= Pham Thi Hoai =

Vietnamese writer, editor and translator

Phạm Thị Hoài (born 1960 in Gia Lộc, Hải Dương, Vietnam) is an influential contemporary Vietnamese writer, editor and translator, living in Germany.

== Biography ==
Born in Hải Dương province, Phạm Thị Hoài grew up in North Vietnam. In 1977, she went to former East Berlin to study at Humboldt University, where she earned a degree in Archival Studies. Returning to Vietnam in 1983, she lived in Hanoi where she worked as an archivist and began to write seriously.

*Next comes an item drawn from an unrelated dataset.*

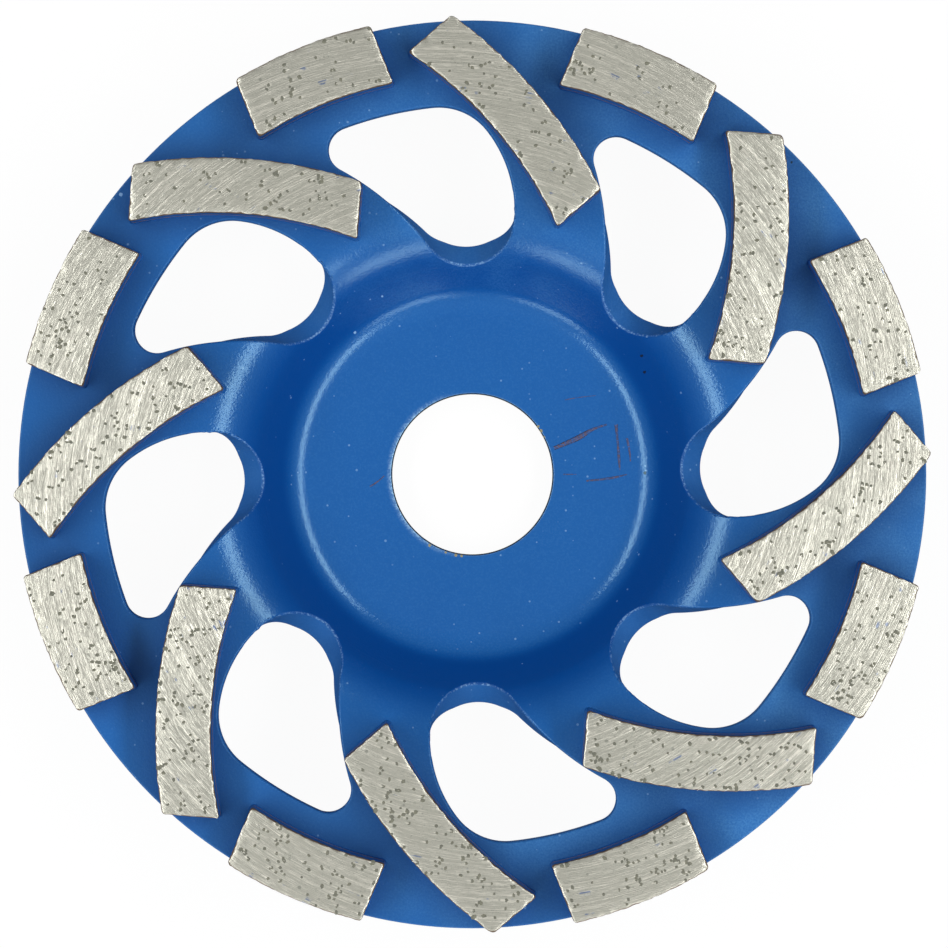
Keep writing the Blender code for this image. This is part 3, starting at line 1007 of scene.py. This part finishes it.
def ground_bond():
    """Ground bronze-grey bond: fine and wide lines, rough brown sides, paint near the foot."""
    made, place, shader = finish_named("sintered_bond_1")
    ground = place.node("ShaderNodeAttribute", {"attribute_name": "ground"}, {}, "Vector")
    tail = place.node("ShaderNodeAttribute", {"attribute_name": "tail"}, {}, "Fac")
    upwards = place.node("ShaderNodeNewGeometry", {}, {}, "Normal").part("Z")
    across, along = ground.part("X"), ground.part("Y")

    long_lines = ground.vector(across, along * 0.004, 0.31).grain(0.11 * MM, 1.0, 0.6)
    dashes = ground.vector(across, along * 0.06, 0.23).grain(0.11 * MM, 2.0, 0.6)
    fine = long_lines * 0.5 + dashes * 0.5
    wide = ground.vector(across, along * 0.012, 0.17).grain(0.32 * MM, 1.0, 0.6)
    patches = place.grain(2.4 * MM, 2.0, 0.6)
    pores = place.grain(0.16 * MM, 1.0, 0.7)
    scuffs = place.grain(0.7 * MM, 2.0, 0.7)

    bright = (fine * 0.85 + wide * 0.15).step(0.50, 0.61)
    dull = (fine * 0.6 + wide * 0.1 + pores * 0.3).step(0.46, 0.36)
    pits = place.specks(1.3 * MM, 0.50, 0.30 * MM) * (1 - patches.step(0.45, 0.65))
    residue = patches.step(0.64, 0.72) * wide.step(0.54, 0.62)
    side = upwards.step(0.97, 0.72)
    height = place.part("Z") - (patches * 1.4 + scuffs * 1.6) * MM
    painted = side * height.step(FOOT_Z + 3.6 * MM, FOOT_Z + 3.1 * MM)
    color = (bright * 0.55).between(BOND, BOND_BRIGHT).under(
        (dull * 0.45, BOND_DULL), (pores.step(0.40, 0.28) * patches * 0.8, BOND_DULL),
        (pits * 0.6, BOND_DULL), (tail * 0.6, BOND_BRIGHT), (residue * 0.6, PAINT_BLUE),
        (side, BOND_SIDE), (painted, PAINT_DEEP),
    )

    plug(color, shader, "Base Color")
    plug((1 - painted) * (0.90 - side * 0.60), shader, "Metallic")
    plug(0.34 + side * 0.36 - painted * 0.25, shader, "Roughness")
    grooves = (fine * 0.090 + wide * 0.015) * (1 - side) + pores * side * 0.05
    plug(grooves.bump(MM), shader, "Normal")
    return made


def diamond_grit():
    """Dark olive synthetic diamond, dull from grinding."""
    made, place, shader = finish_named("diamond_grit")
    tone = place.grain(0.5 * MM, 1.0).step(0.35, 0.65)
    plug(tone.between(DIAMOND, DIAMOND_PALE), shader, "Base Color")
    shader.inputs["Roughness"].default_value = 0.5
    return made


LONG = BarKind("long", LONG_WIDTH, LONG_LENGTH, LONG_ARC_RADIUS, 104, long_place())
SHORT = BarKind("short", SHORT_WIDTH, SHORT_LENGTH, SEGMENT_RADIUS, 68, Matrix.Identity(4))
GRAIN_MESH = grain_of_diamond()
TAIL_MESH = comet_tail()
BOND_FINISH = ground_bond()
GRIT_FINISH = diamond_grit()
for kind in (LONG, SHORT):
    blank = straight_bar(kind)
    for index in range(COUNT):
        segment = segment_of(kind, blank, index)
        segment.data.materials.append(BOND_FINISH)
        segment.data.materials.append(GRIT_FINISH)
        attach(segment, "root")
        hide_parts(f"{kind.name}_segment_{index + 1}")
    bpy.data.objects.remove(blank, do_unlink=True)

# The braze
# Brass-coloured filler that wets the gap under each segment and rises in a small fillet round its
# foot. The body's paint covers most of it, so that it shows as a thin brown line.

BRAZE_CORNER = 0.6 * MM
BRAZE_SINK = 0.02 * MM
BRAZE_STEP = 0.55 * MM
BRAZE_RIM_GAP = 0.12 * MM
BRAZE_TUCK = 0.25 * MM
BRAZE_TOP = FOOT_Z + 0.30 * MM
BRAZE_PROFILE = ((0.15, 0.0), (0.12, 0.10), (0.05, 0.35), (-0.02, 0.80))


def bar_outline(kind, grow):
    """Points round a straight bar's rounded rectangle, grown by this, always as many."""
    across, along = kind.width / 2 - BRAZE_CORNER, kind.length / 2 - BRAZE_CORNER
    radius = BRAZE_CORNER + grow
    points = []
    sides = ((1, 1, across), (-1, 1, along), (-1, -1, across), (1, -1, along))
    for quarter, (x, y, half_run) in enumerate(sides):
        centre = Vector((x * across, y * along))
        start = quarter * pi / 2
        points += [centre + polar(radius, start + pi / 8 * step) for step in range(4)]
        corner = centre + polar(radius, start + pi / 2)
        ahead = polar(1.0, start + pi)
        points += [corner + ahead * place for place in evenly(0, 2 * half_run, BRAZE_STEP)]
    return points


def over_window(point):
    """Whether a point of the ring lies over one of the windows."""
    start = FIRST_SHORT_ANGLE + WEDGE_START
    angle = start + (angle_of(point) - start) % PITCH
    spot = polar(point.length, angle)
    inside = False
    for one, other in zip(WINDOW_EDGE, WINDOW_EDGE[1:] + WINDOW_EDGE[:1]):
        if (one.y > spot.y) != (other.y > spot.y):
            crossing = one.x + (spot.y - one.y) / (other.y - one.y) * (other.x - one.x)
            inside = inside != (spot.x < crossing)
    return inside


def braze_of(kind, index):
    """The filler under one segment: loops of points, each grown by mm at a share of its height."""
    matrix = kind.turned(index)
    rim = BODY_RADIUS - BRAZE_RIM_GAP
    tucked = bar_outline(kind, -BRAZE_TUCK)
    loops = []
    for grow, share in BRAZE_PROFILE:
        loop = []
        for point, inner in zip(bar_outline(kind, grow * MM), tucked):
            place = (matrix @ kind.bent(point.to_3d())).xy
            if over_window(place):
                place = (matrix @ kind.bent(inner.to_3d())).xy
            if place.length > rim and share < 0.5:
                place = place.normalized() * rim
            ring = PLATE_THICKNESS + front_section(place.length)[0] - BRAZE_SINK
            height = ring + (BRAZE_TOP - ring) * share
            loop.append((place.x, place.y, height))
        loops.append(loop)
    return stack(loops, f"{kind.name}_braze_{index + 1}")


BRASS = (0.42, 0.23, 0.09, 1.0)
BRAZE_DARK = (0.10, 0.06, 0.03, 1.0)


def brazed_seam():
    """Brass-brown filler, sprayed over with the body's blue paint up to a ragged line."""
    made, place, shader = finish_named("braze_filler")
    rough = place.grain(0.35 * MM, 3.0, 0.6)
    metal = rough.between(BRAZE_DARK, BRASS)
    height = place.part("Z") - rough * 0.35 * MM
    painted = height.step(FOOT_Z + 0.10 * MM, FOOT_Z - 0.10 * MM)
    plug(painted.between(metal, PAINT_DEEP), shader, "Base Color")
    plug((1 - painted) * 0.7, shader, "Metallic")
    plug(0.5 - painted * 0.15, shader, "Roughness")
    plug(rough.bump(0.03 * MM), shader, "Normal")
    return made


WINDOW_EDGE = window_outline(0.0)
BRAZE_FINISH = brazed_seam()
for kind in (LONG, SHORT):
    for index in range(COUNT):
        seam = braze_of(kind, index)
        seam.data.shade_smooth()
        seam.data.set_sharp_from_angle(angle=CREASE)
        seam.data.materials.append(BRAZE_FINISH)
        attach(seam, "root")

# The scratches
# Scuffs on the hub floor that went through the paint and rusted brown: low ragged lines, each a
# curve through a few points, thickest where the paint was dug out.

SCRATCH_RADIUS = 0.24 * MM
SCRATCH_FLATNESS = 0.06
SCRATCHES = (
    (1.3, ((11.3, 3.6), (13.2, 4.4), (15.0, 5.2), (16.8, 6.4), (18.6, 6.9))),
    (0.8, ((19.9, 6.9), (20.1, 4.6), (20.3, 2.4), (20.4, 0.6))),
    (0.9, ((21.4, 5.0), (21.8, 3.6), (21.9, 1.8))),
    (0.6, ((15.8, -0.9), (18.0, -0.7), (20.0, -0.4), (21.4, 0.0))),
    (0.4, ((12.6, 0.0), (14.4, 0.0))),
    (0.3, ((12.8, 10.3), (14.6, 10.7), (17.1, 10.9))),
    (0.6, ((-14.2, -1.7), (-13.1, -1.1), (-12.2, -0.2))),
)
RUST = (0.085, 0.047, 0.062, 1.0)
RUST_DARK = (0.020, 0.042, 0.130, 1.0)


def scratch(thickness, points):
    """One scratch: a flattened tube along a smooth curve, half sunk in the hub floor."""
    line = bpy.data.curves.new("scratch", "CURVE")
    line.dimensions = "3D"
    line.bevel_depth = SCRATCH_RADIUS
    line.bevel_resolution = 1
    line.use_fill_caps = True
    spline = line.splines.new("NURBS")
    spline.points.add(len(points) - 1)
    spline.use_endpoint_u = True
    spline.order_u = 3
    spline.resolution_u = 8
    dice = random.Random(len(points) + thickness)
    for index, (x, y) in enumerate(points):
        spline.points[index].co = (x * MM, y * MM, 0.0, 1.0)
        spline.points[index].radius = thickness * dice.uniform(0.3, 1.5)
    spline.points[-1].radius = thickness * 0.4
    made = add_object("scratch", line)
    hold([made])
    bpy.ops.object.convert(target="MESH")
    for corner in made.data.vertices:
        corner.co.z = PLATE_THICKNESS + corner.co.z * SCRATCH_FLATNESS
    return made


def rusted_line():
    """Rust brown in patches over dug-out dark blue."""
    made, place, shader = finish_named("rusted_scratch")
    patchy = place.grain(0.45 * MM, 3.0, 0.7)
    color = patchy.step(0.40, 0.62).between(RUST_DARK, RUST)
    color = place.grain(0.25 * MM, 2.0, 0.6).step(0.50, 0.66).between(color, PAINT_BLUE)
    plug(color, shader, "Base Color")
    shader.inputs["Roughness"].default_value = 0.6
    return made


strokes = [scratch(thickness, points) for thickness, points in SCRATCHES]
hold(strokes)
bpy.ops.object.join()
scuffs = bpy.context.object
scuffs.name = "hub_floor_scratches"
scuffs.data.materials.append(rusted_line())
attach(scuffs, "root")

# The studio
# A pale floor under the wheel's hub, two large soft boxes to its left and right, and two smaller
# ones low in front. The camera looks straight down on the working face.

CAMERA_HEIGHT = 0.8335
CAMERA_X = 0.23 * MM
CAMERA_Y = 0.05 * MM
LENS = 227.7
SOFT_BOXES = (
    ("left_box", 185, 39.5, 1.10, 0.22, 5.8),
    ("right_box", -4, 38.5, 1.50, 0.22, 5.8),
    ("low_left_box", 244, 71, 0.36, 0.26, 3.4),
    ("low_right_box", 291, 71, 0.44, 0.26, 3.4),
)
SKY = 0.53
SKY_TILT = 0.40
FLOOR_DROP = 0.1 * MM
FLOOR_SIZE = 8.0
FLOOR_GREY = (0.86, 0.86, 0.86, 1.0)
FLOOR_PAINTED_SHADOW = (0.05, 0.05, 0.05, 1.0)
FLOOR_WHITENESS = 0.95


def soft_box(name, azimuth, from_vertical, width, height, radiance):
    """A rectangular lamp one metre from the wheel, at these degrees, its width level."""
    lamp = bpy.data.lights.new(name, "AREA")
    lamp.shape = "RECTANGLE"
    lamp.size = width
    lamp.size_y = height
    lamp.energy = radiance * width * height * 4
    made = add_object(name, lamp)
    tilt = radians(from_vertical)
    flat = polar(sin(tilt), radians(azimuth))
    place = Vector((flat.x, flat.y, cos(tilt)))
    made.location = place
    made.rotation_euler = place.to_track_quat("Z", "Y").to_euler()


def kinds_of_ray(tree):
    """Three wires: whether a ray comes from the camera, a reflection or a transparent piece."""
    kinds = ("Camera", "Glossy", "Transmission")
    return [Wire(tree).node("ShaderNodeLightPath", {}, {}, f"Is {kind} Ray") for kind in kinds]


def studio_floor():
    """A wide floor that the camera sees as white, and reflections too beyond the wheel;
    reflections under the wheel see it dark, a painted shadow.
    """
    deselect_all()
    bpy.ops.mesh.primitive_plane_add(size=FLOOR_SIZE)
    made = bpy.context.object
    made.name = "floor"
    made.location.z = -FLOOR_DROP
    finish = bpy.data.materials.new("floor")
    finish.use_nodes = True
    tree = finish.node_tree
    tree.nodes.remove(tree.nodes["Principled BSDF"])
    camera, glossy, through = kinds_of_ray(tree)
    mirrored = camera.math("MAXIMUM", glossy, through)
    place = camera.node("ShaderNodeTexCoord", {}, {}, "Object")
    from_axis = (place.part("X") ** 2 + place.part("Y") ** 2) ** 0.5
    beyond = from_axis.step(BODY_RADIUS, 2 * BODY_RADIUS)
    seen = camera.math("MAXIMUM", camera, mirrored * beyond)
    # Painted shadow: reflected rays see the floor under the wheel as dark
    shade = (mirrored * (1 - beyond)).between(FLOOR_GREY, FLOOR_PAINTED_SHADOW)
    matt = seen.node("ShaderNodeBsdfDiffuse", {}, {"Color": shade})
    white = seen.node("ShaderNodeEmission", {}, {"Color": (1, 1, 1, 1), "Strength": 1.0})
    mixed = seen.node("ShaderNodeMixShader", {}, {0: seen * FLOOR_WHITENESS, 1: matt, 2: white})
    plug(mixed, tree.nodes["Material Output"], "Surface")
    made.data.materials.append(finish)


def studio_air():
    """Grey overhead, fading to black towards the horizon, and white behind the floor."""
    world = bpy.data.worlds.new("studio")
    bpy.context.scene.world = world
    world.use_nodes = True
    tree = world.node_tree
    camera, glossy, through = kinds_of_ray(tree)
    seen = camera.math("MAXIMUM", camera, camera.math("MAXIMUM", glossy, through))
    way = seen.node("ShaderNodeTexCoord", {}, {}, "Generated")
    height = way.part("Z")
    behind_floor = seen * height.step(0.10, 0.08)
    grey = SKY * height.step(-0.10, 0.85) * (1 - way.part("Y") * SKY_TILT)
    level = behind_floor + (1 - behind_floor) * grey
    tree.nodes["Background"].inputs["Color"].default_value = (1, 1, 1, 1)
    plug(level, tree.nodes["Background"], "Strength")


studio_floor()
studio_air()
for values in SOFT_BOXES:
    soft_box(*values)

lens = bpy.data.cameras.new("camera")
lens.lens = LENS
lens.sensor_width = 36.0
lens.clip_start = 0.05
lens.clip_end = 20.0
camera = add_object("camera", lens)
camera.location = (CAMERA_X, CAMERA_Y, CAMERA_HEIGHT)
bpy.context.scene.camera = camera
bpy.context.scene.view_settings.view_transform = "Standard"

Her first novel, Thiên sứ (The Heavenly Messenger and The Crystal Messenger, ISBN 1875657711), was published in Hanoi in 1988, and was subsequently banned by the Vietnamese government. Thiên sứ has since been translated into English, French, Spanish, Italian, German, and Finnish. In 1993, the German translation was awarded the annual Frankfurt LiBeraturpreis, awarded for the best foreign novel published in Germany and the English the Dinny O'Hearn Prize for Literary Translation in 2000. In the same year, Phạm Thị Hoài left Vietnam for Berlin, where she currently lives and works. From Berlin, Phạm Thị Hoài founded and continues to curate the influential internet journal Talawas, which was firewalled by the Vietnamese government since 2004. Her latest blog is called Pro&Contra.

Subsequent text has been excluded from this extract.